The GPU shortage is showing signs of improvement. Tech giants like Amazon, Google, and Microsoft are stepping up to challenge Nvidia with their own GPU-friendly chips.
A noteworthy trend is the shift towards smaller models that deliver big performance. For instance, Mistral's 7B model outperforms the 13B version, and Llama-2 70B can be fine-tuned to match the performance of GPT-3.5 (180B).
The future may lie in MOE architecture, where open-source models are finely tuned for specific tasks. This ensemble of "expert" models has the potential to achieve GPT-4-like performance. With each model being under 100B in size, they become accessible for research and mass-market use, even for those with limited GPU resources.

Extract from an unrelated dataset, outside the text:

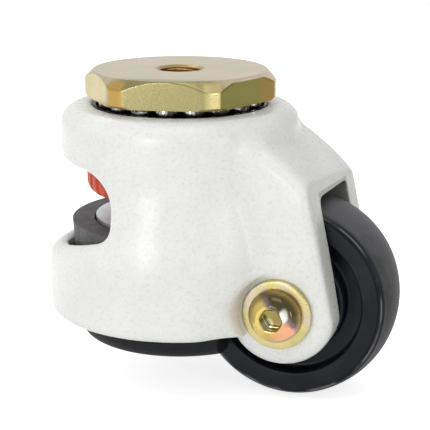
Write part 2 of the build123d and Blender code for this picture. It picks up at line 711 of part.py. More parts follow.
with BuildPart() as axle_nut:
    hexagon_height = nut_height - nut_collar_height
    with BuildSketch(side_plane.offset(-clamp_y)):
        RegularPolygon(nut_size / 2, 6, major_radius=False)
    extrude(amount=-hexagon_height)
    with BuildSketch(side_plane.offset(-clamp_y - hexagon_height)):
        Circle(nut_collar_diameter / 2)
    extrude(amount=-nut_collar_height)
    with BuildSketch(side_plane.offset(-clamp_y)):
        Circle(bearing_bore_radius)
    extrude(amount=-nut_height, mode=Mode.SUBTRACT)
save(axle_nut.part, "axle_nut")
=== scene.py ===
"""Dresses the levelling castor: finely turned head, dial, foot screw, wheel and fasteners, a
softened casting, and finishes for textured paint, yellow chromate, grease, nylon and rubber.
Shapes are worked out in millimetres and built in metres, in the CAD frame."""
from math import cos, pi, radians, sin

import bmesh
import bpy
import numpy as np
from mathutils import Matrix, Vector


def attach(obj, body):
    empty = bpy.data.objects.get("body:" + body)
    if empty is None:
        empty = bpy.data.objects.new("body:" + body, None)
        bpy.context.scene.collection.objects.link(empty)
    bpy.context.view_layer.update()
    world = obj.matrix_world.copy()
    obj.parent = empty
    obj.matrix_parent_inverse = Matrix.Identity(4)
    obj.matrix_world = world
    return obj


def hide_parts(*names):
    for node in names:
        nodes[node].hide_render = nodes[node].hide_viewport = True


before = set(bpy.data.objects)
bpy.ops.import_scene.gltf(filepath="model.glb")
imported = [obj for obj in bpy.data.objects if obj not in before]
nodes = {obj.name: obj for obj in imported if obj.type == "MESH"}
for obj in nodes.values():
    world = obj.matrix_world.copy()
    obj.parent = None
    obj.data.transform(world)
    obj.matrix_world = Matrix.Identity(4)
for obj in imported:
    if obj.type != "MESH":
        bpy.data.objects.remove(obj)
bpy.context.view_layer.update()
MM = 0.001
TURN = 2 * pi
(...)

Microsoft's DeepSpeed team, part of the AI at Scale initiative, explores MoE model applications and optimizations at scale. They were able to cut training cost by 5x, resulting in up to 4.5x faster and 9x cheaper inference for MoE models compared to quality-equivalent dense models.
Serving super large models is not just costly but also cumbersome. Models like Llama-2, under 100B in size, show promise in resolving the GPU crunch. Multiple players entering the market and more efficient models are expected to alleviate the GPU shortage.
Can expanding the training datasets of Large Language Models (LLMs) lead to improved performance? This question is vital to consider.
Is it possible for OpenAI to endlessly train more powerful and high-performing models in an infinite loop? LLMs reach a performance plateau when they've exhausted the information in their training data. This implies that we can exhaust our "training data."
In conventional machine learning, performance doesn't improve, even with larger datasets, as long as the sample is robust and reflects the data distribution. Some argue that we've already reached the limits of available training data. This suggests that GPT-5, 6, and 7 may resemble GPT-4, unless new techniques are developed.
However, humans and LLMs are continually generating a vast amount of new data. In this sense, we may never run out of fresh data for LLM training.
Do we need increasingly larger LLMs as we generate more training data? This is a critical question.
Google's Chinchilla Training Law challenges traditional scaling laws. It advocates for a ~21:1 ratio of training tokens to parameter size, a departure from the conventional ~1:1 ratio. This optimized ratio considers model size, training data, and compute budget.
This law argues that many models have been "massively oversized and massively undertrained." It points toward more efficiently trained and cost-effective Large Language Models.
To achieve data-optimal training, LLMs with 70 billion parameters should be trained with a staggering 1,400 billion (1.4 trillion) tokens. For instance, Llama-2 70B is trained on 2 trillion tokens. Size vs. Data: More data doesn't necessarily mean bigger LLMs. The key lies in finding the right balance.
Just like in standard machine learning, prioritizing data quality over quantity can significantly enhance LLM performance.
In their paper, "Textbooks Are All You Need," Gunasekar and team showcased the power of high-quality data. This paper pushes the envelope further and introduces the community to the Phi 1 model. They trained a compact 1.3B parameter model using meticulously filtered code, textbooks, and GPT-3.5-generated data. High-quality data greatly enhances the learning efficiency of language models, particularly for code, as it provides clear, self-contained, and instructive examples.
Fine-tuning LLM models can yield outstanding results, but only when coupled with the utilization of high-quality, domain-specific data. The bulk of the effort is dedicated to data curation and ongoing refinement, guided by the LLM's performance.
In the realm of enterprise AI tasks, the importance of data cannot be overstated. However, when it comes to achieving remarkable performance, high-quality data holds the upper hand. Enterprise-specific open-source models, finely tuned on high-quality datasets, can achieve performance equivalent to GPT-4.
The real challenge lies in securing high-quality data. Enterprises often possess valuable training data for specific use cases, such as a Q/A model built on their knowledgebase. For instance, customer support teams, by addressing customer inquiries, effectively curate substantial supervised training datasets.
High-quality data can also be generated by LLMs themselves. The "self-instruct" method allows LLMs to create training data from their own responses. Alternatively, one LLM, like GPT-4, can generate a high-quality training dataset to fine-tune another LLM.
A comparison between two instruction-tuned LLaMA models revealed a significant performance difference. One was fine-tuned with data generated by GPT-4, while the other used data from GPT-3. The model fine-tuned with GPT-4-generated data excelled in the "Helpfulness" criterion, highlighting the value of high-quality LLM-generated data for fine-tuning.
Small, high-quality datasets prove highly effective for fine-tuning. Traditional human labeling techniques can also be employed to generate such datasets. To fine-tune a small LLM (100B) for a particular task, having a high-quality dataset is crucial.
Conversely, achieving powerful general-purpose LLMs often demands extensive data and training. It's uncertain whether merely increasing the dataset size will significantly enhance LLM reasoning.
While auto-regressive LLMs serve various business and consumer purposes, it's unlikely that they can lead us to Artificial General Intelligence (AGI) solely through brute-force methods.